> SET EXERCISE
Return, word for word, every line that follows.

[Start]

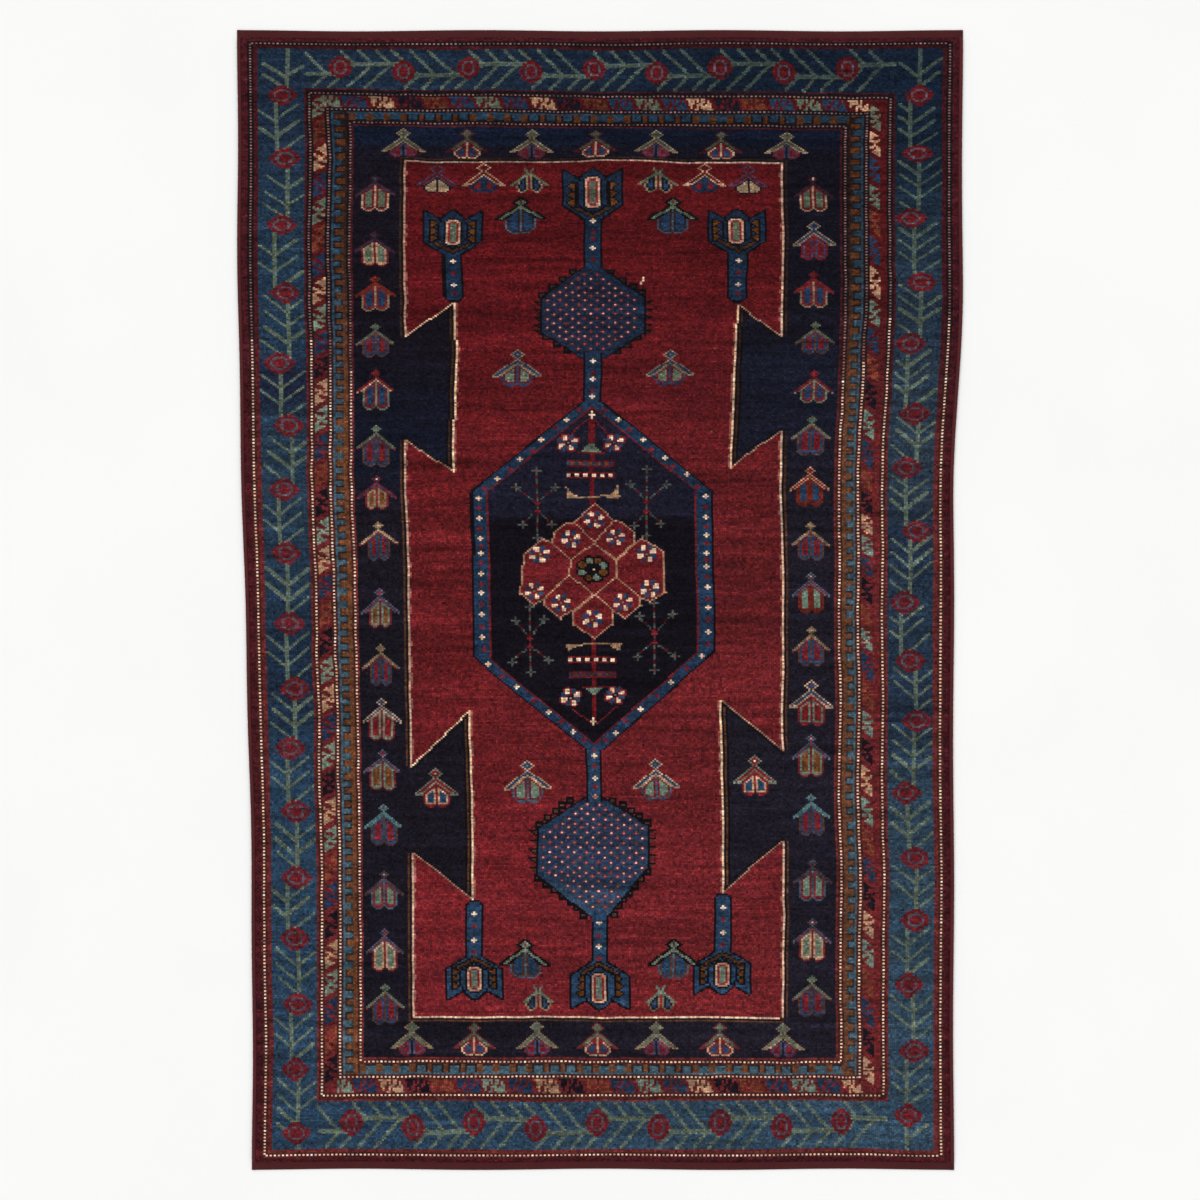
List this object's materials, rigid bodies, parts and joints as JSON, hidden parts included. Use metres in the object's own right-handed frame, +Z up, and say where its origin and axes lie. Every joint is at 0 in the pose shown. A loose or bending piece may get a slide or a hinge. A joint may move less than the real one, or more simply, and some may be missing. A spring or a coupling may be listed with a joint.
{
  "type": "kazak rug",
  "caption": "Hand-knotted wool Kazak rug lying flat, with a hexagonal medallion on a pole and patterned borders.",
  "frame": {"origin": "middle of the underside, on the floor", "axes": "+X across the width, +Y along the length towards the far end, +Z up out of the pile"},
  "size_m": [1.465, 2.3, 0.009],
  "materials": {
    "wool": "matt knotted wool pile in madder red, indigo, navy, brown, ivory and grey-green"
  },
  "bodies": {
    "root": {"rug": "wool"}
  },
  "joints": []
}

[End]

> TASK ANSWER
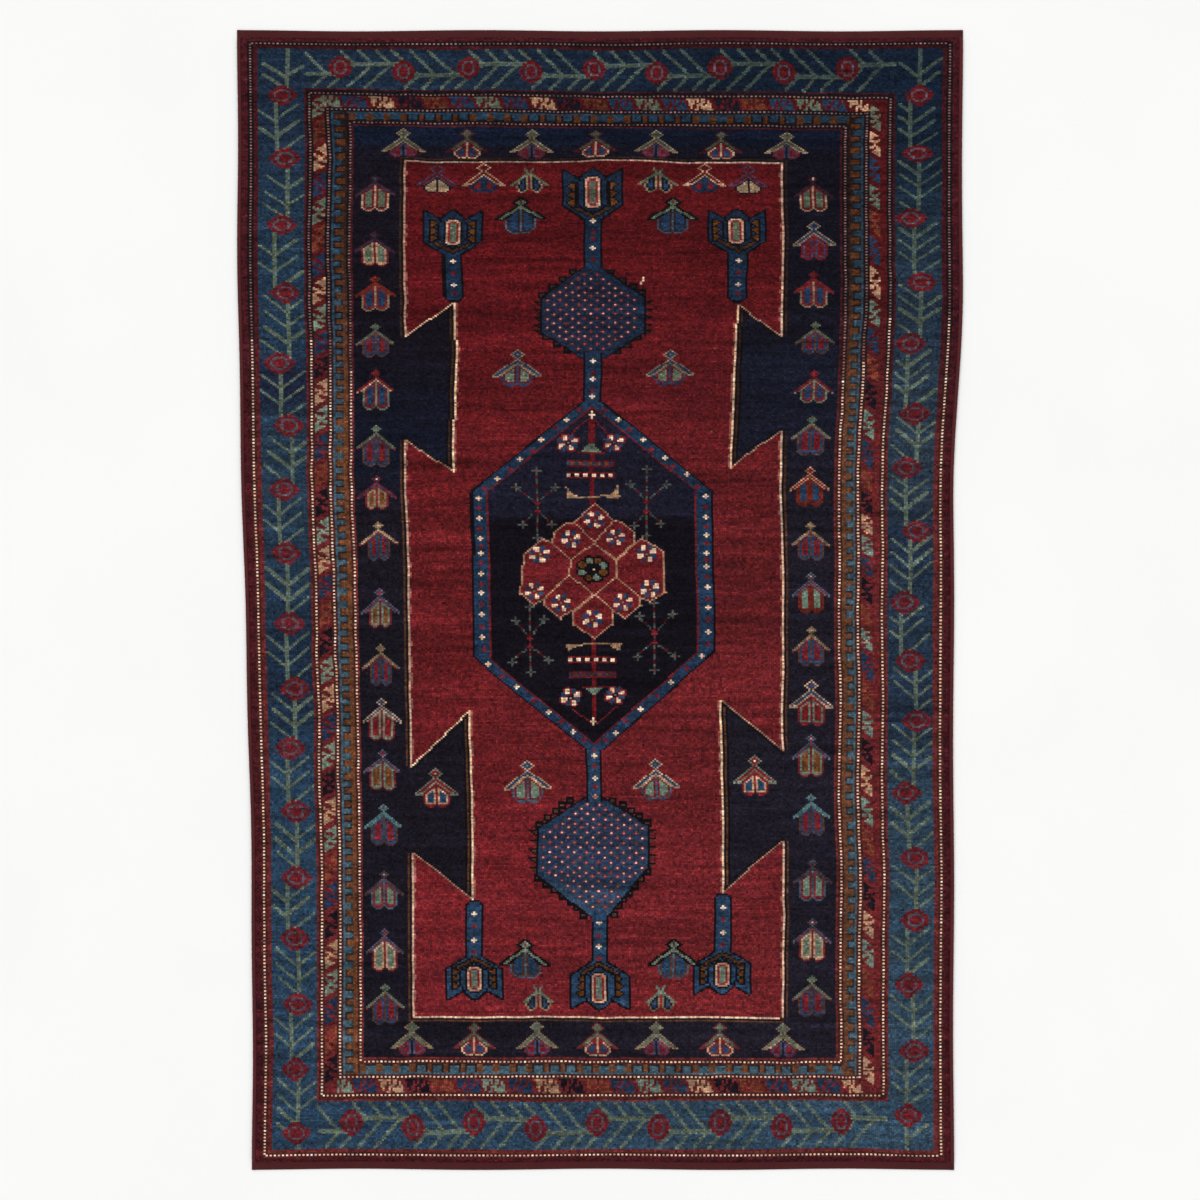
List this object's materials, rigid bodies, parts and joints as JSON, hidden parts included. Use metres in the object's own right-handed frame, +Z up, and say where its origin and axes lie. Every joint is at 0 in the pose shown. A loose or bending piece may get a slide or a hinge. A joint may move less than the real one, or more simply, and some may be missing. A spring or a coupling may be listed with a joint.
{
  "type": "kazak rug",
  "caption": "Hand-knotted wool Kazak rug lying flat, with a hexagonal medallion on a pole and patterned borders.",
  "frame": {"origin": "middle of the underside, on the floor", "axes": "+X across the width, +Y along the length towards the far end, +Z up out of the pile"},
  "size_m": [1.465, 2.3, 0.009],
  "materials": {
    "wool": "matt knotted wool pile in madder red, indigo, navy, brown, ivory and grey-green"
  },
  "bodies": {
    "root": {"rug": "wool"}
  },
  "joints": []
}